Blackburn sought to raise two defences to Berg’s claim for breach of contract:
The first defence that Blackburn intended to rely upon was that the payment due to Berg under clause 15.3 effectively amounted to a penalty for Blackburn breaching the contract and, therefore, unenforceable under English law.
HHJ Pelling did not accept that clause 15.3 amounted to a penalty clause as the words “shall be entitled to do so” expressly permitted Blackburn to terminate the agreement with immediate effect and thus termination of Berg’s employment prior to the expiry of the fixed term was not a breach of contract. HHJ Pelling followed the decisions in Campbell Discount Company Limited v. Bridge  1 QB 445 and Export Credits Guarantee Department v. Universal Oil Products Company  1 WLR 391 where it was held that payments that become due on the occurrence of an event rather than a breach of contract do not amount to penalty clauses and so HHJ Pelling dismissed the first defence that Blackburn intended to rely upon:
“In a fixed term contract a party is either entitled to terminate before expiry of the fixed term or it is not. Here it is. Once that is understood the law relating to penalty clauses is entirely immaterial.”
Blackburn’s main defence to the claim, however, was that the agreement between Berg and Blackburn was not binding on the club because Derek Shaw only had authority to enter the club into an agreement on the basis that it could be terminated on 12 months notice and compensation limited to 12 months salary. HHJ Pelling’s view was that the specific authority given to Derek Shaw was largely irrelevant to the claim between Blackburn and Berg. The sole issue for HHJ Pelling was whether Derek Shaw had authority to enter into an agreement with Berg on behalf of Blackburn in accordance with his employment as Managing Director. If Derek Shaw did have such authority, then the agreement was binding on the club.
It was clear from the evidence in the case that Derek Shaw did have authority to negotiate and conclude a contract with Berg. Derek Shaw actually confirmed in his witness statement that the owners directed him “to negotiate a contract for the Claimant's services” and that he was “the usual signature for footballing matters like this” In addition, Blackburn's solicitor filed a witness statement which confirmed that “the owners instructed Mr Shaw to enter into a contract with Mr Berg” and Article 7.1 of Blackburn’s Articles of Association also provided Derek Shaw, as Managing Director, with the power to do so.
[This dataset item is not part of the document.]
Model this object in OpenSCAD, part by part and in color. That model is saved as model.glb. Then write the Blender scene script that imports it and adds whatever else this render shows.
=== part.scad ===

Blackburn adduced no evidence to suggest that Derek Shaw was not authorised to enter into the agreement or that Berg or his advisors were ever made aware that Derek Shaw’s authority was ever restricted. The club’s owners provided no witness evidence and whilst directors Karen Silk and Paul Agnew and company secretary, Ian Silvester, all adduced witness evidence, none of them suggested within their evidence that Derek Shaw was not authorised to sign contracts on behalf of Blackburn. Blackburn attempted to argue that Berg should have been aware that the agreement would have to be authorised by Blackburn’s owners however it was never suggested during the pre-contract negotiations “that approval would have to be sought before the contract could be signed or that if signed the contract could not take effect until such approval had been obtained.” Berg also relied upon a witness statement from Olaf Dixon, the Deputy Chief Executive of the League Managers Association who confirmed “that it is perfectly normal and proper for a manager to accept that a managing director or finance director, but especially a managing director, has the authority to offer the terms they are offering to the manager on behalf of the club.”
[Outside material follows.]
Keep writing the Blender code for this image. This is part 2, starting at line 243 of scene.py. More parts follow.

In the absence of any evidence to the contrary, HHJ Pelling found that as Managing Director, Derek Shaw had “the usual authority of someone holding that office” i.e. authority to make decisions for the company in the ordinary course of its business (see Hely-Hutchinson v. Brayhead Limited  1 QB 549). HHJ Pelling, therefore, held that Derek Shaw was authorised to negotiate and conclude the agreement with Berg and that it was binding on the club.
As a result of HHJ Pelling’s findings, Blackburn’s application to withdraw the admission to the claim was dismissed and the club was ordered to pay the outstanding balance due to Berg which was estimated to be £843,750 following earlier payments being made.
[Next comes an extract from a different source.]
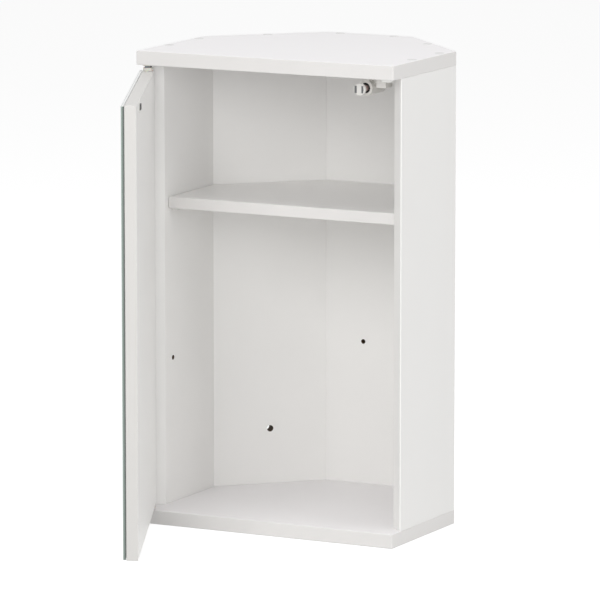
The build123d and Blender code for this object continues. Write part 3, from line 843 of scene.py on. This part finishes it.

Blackburn have yet to comment on the judgment and it is understood that a similar claim is being pursued by Michael Appleton, the latest manager to be sacked by the club. Blackburn have been heavily criticised for attempting to avoid paying Berg the money he was contractually entitled to and by portraying Derek Shaw as a rogue director taking actions without the owners authority. It will, therefore, be interesting to see whether Blackburn deal with any subsequent claim brought by Michael Appleton any differently.
The League Managers Association issued a strongly worded statement following the judgment calling on The Football League “to take a long hard look at the High Court’s judgment in this case. It is unacceptable for a Football League club to allow the state of affairs to arise whereby its own case before the High Court is that its Managing Director is out of control and operating outside the authority of the Club’s owners”.
The Football Association have previously confirmed that they have been investigating events at Blackburn for two years although the full nature of their investigation is unknown. Whilst football’s governing bodies are now willing to regulate club spending with impending financial fair play regulations, they appear reluctant to extend their powers and regulate how football clubs actually operate the running of their business and the commercial decisions taken. Any such regulatory reform would undoubtedly be vigorously opposed by member clubs so, as things stand, clubs are only answerable to the courts.